What I found was so much better. In the 10 weeks that this course met for, my small class made life maps, talked about leadership, heard firsthand from our Center for Student Professional Development, Office of Active Citizenship and Service, and Global Education Offices’ directors, planned our hypothetical futures at Vanderbilt out, and wrote a reflective personal statement. And somehow we managed to do so much more.

Here's the life map I made in class.

For an hour and fifteen minutes each Tuesday afternoon, I got to sit in a room with my peers and our fabulous professor and talk about important qualities and experiences, get real life advice, and ponder my/our future(s). It was a dream come true. We read editorials each week and wrote brief reflections (for some examples, see here, here or here) and had extensive in-class, personal discussions. And our three major assignments may have been the most challenging and also rewarding of my entire first year at Vanderbilt.

First off, we were to contact and meet with a professor individually to discuss their lives, work, advice for us and whatever else we wanted. I met with my Neuroscience professor and basically then and there decided to major in neuroscience and to apply for research positions for next fall. And she has helped me with that entire process (keep your eyes peeled for a future post about this process alone.)

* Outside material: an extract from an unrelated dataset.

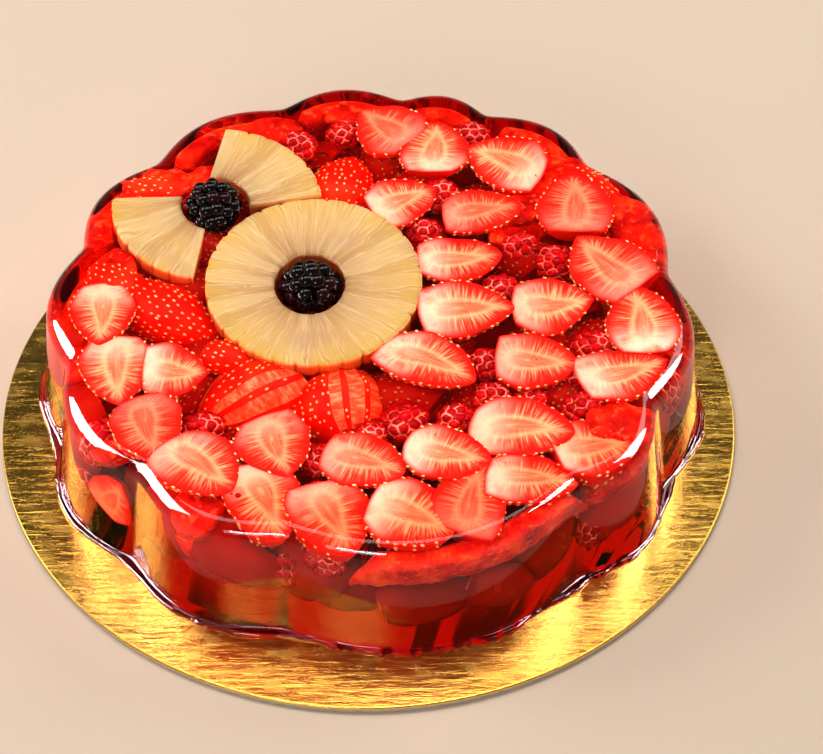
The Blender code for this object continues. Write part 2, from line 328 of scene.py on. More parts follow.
def make_jelly():
    """The scalloped body, with a ragged foot where it set on the board."""
    columns = 720
    base = BOARD_TOP - WETTING
    height = JELLY_TOP - base
    # each step up the wall: offset, level, and how ragged. A positive offset is the foot's reach, 0 to -1 is
    # a share of the wall's draft, and beyond -1 the rest is a share of the rim's fillet.
    profile = [(FOOT_WIDTH, 0.0, 1.0), (FOOT_WIDTH + 0.25 * MM, 0.4 * FOOT_HEIGHT, 1.0),
               (FOOT_WIDTH, 0.75 * FOOT_HEIGHT, 1.0), (0.75 * FOOT_WIDTH, 0.97 * FOOT_HEIGHT, 0.9),
               (0.5 * FOOT_WIDTH, FOOT_HEIGHT, 0.7),
               (0.25 * FOOT_WIDTH, 1.15 * FOOT_HEIGHT, 0.4), (0.1 * FOOT_WIDTH, 1.5 * FOOT_HEIGHT, 0.1)]
    wall_low, wall_high = 2.2 * FOOT_HEIGHT, height - RIM_FILLET
    for step in range(13):
        share = step / 12
        profile.append((-share, wall_low + (wall_high - wall_low) * share, 0.0))
    for step in range(1, 13):
        turn = math.pi / 2 * step / 12
        profile.append((-1 - (1 - math.cos(turn)), wall_high + RIM_FILLET * math.sin(turn), 0.0))
    angles = np.arange(columns) * 360.0 / columns
    wall = np.array([wall_radius(a) for a in angles])
    back = np.array([back_share(a) for a in angles])
    draft = WALL_DRAFT - BACK_UPRIGHT * back
    foot = np.mean([np.roll(wall, shift) for shift in range(-14, 15)], axis=0)
    foot = np.maximum(foot, wall)
    broken = 0.35 + 0.65 * np.clip((np.cos(np.radians(angles - FOOT_BROKEN)) + 0.2) / 0.8, 0, 1)
    circle = [Vector((math.cos(math.radians(a)) * 7, math.sin(math.radians(a)) * 7, 3.0)) for a in angles]
    rag = broken * np.array([noise.fractal(spot, 0.9, 2.3, 5) for spot in circle])
    points = []
    for offset, level, ragged in profile:
        if offset > 0:
            out = offset * (1 - (1 - BACK_FOOT) * back)
        else:
            out = max(offset, -1.0) * draft + min(0.0, offset + 1.0) * RIM_FILLET
        radius = wall + (foot - wall) * min(1.0, ragged * 1.2) + out
        radius = radius + ragged * 2.2 * MM * rag * (1 - 0.8 * back)
        lift = level * (1 + 0.5 * ragged * rag) if level > 0 else 0.0
        points.append(np.stack([CENTRE_X + radius * np.cos(np.radians(angles)),
                                CENTRE_Y + radius * np.sin(np.radians(angles)),
                                base + lift + 0 * angles], -1))
    rim = wall - draft - RIM_FILLET
    for share in (0.985, 0.96, 0.93, 0.89, 0.84, 0.78, 0.7, 0.6, 0.48, 0.35, 0.2, 0.06):
        radius = rim * share
        x = CENTRE_X + radius * np.cos(np.radians(angles))
        y = CENTRE_Y + radius * np.sin(np.radians(angles))
        swell = np.array([noise.noise(Vector((px * 28, py * 28, 1.0))) for px, py in zip(x, y)])
        points.append(np.stack([x, y, JELLY_TOP + 0.12 * MM * swell * min(1.0, 14 * (1 - share))], -1))
    grid = np.concatenate(points)
    faces = grid_faces(len(points), columns, wrap=True)
    last = (len(points) - 1) * columns
    faces.append(tuple(range(last, last + columns)))
    faces.append(tuple(reversed(range(columns))))
    jelly = Piece()
    jelly.add(grid, faces)
    return jelly.finish("jelly_body", [jelly_material()], replaces=["jelly"], slot="red_jelly")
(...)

Next, we were each tasked with compiling a “College Action Plan,” aka a detailed plan for the rest of our time at Vanderbilt, complete with specific class lists for each semester, clubs we wanted to be involved in, summer plans and anything else relevant to our lives. I spent twelve hours on this. After making nine lists, consulting countless upperclassmen and professors, and deeply considering my goals and dreams, I drew up a legitimate plan for the rest of my college experience. I made decisions that I had been struggling with since the beginning of high school, and I started to truly appreciate the breadth of opportunities offered at Vanderbilt.

Lastly, we each had to write a personal statement, the same kind that you might write for graduate school or scholarship applications. This was exactly the kind of reflection that was the hallmark of this class, and it was empowering to know what I want and appeal to some hypothetical committee, vocalizing my aspirations and corresponding qualifications.

This one-hour class that I added to my YES cart as an after-thought was the most impactful classroom experience I have had thus far at Vanderbilt, and it speaks volumes about the school that it is willing to encourage students to pursue such thought-provoking, introspective experiences. Furthermore, the fact that I was one of 15 students in a class lead by a Rhodes Scholar, professor of graduate-level physics and director of the Office of Honors Scholarships is indicative of the level of dedication that I have found to be typical of Vanderbilt professors and the University as a whole.

Anchor Down, y’all. It’s been the best decision of my life.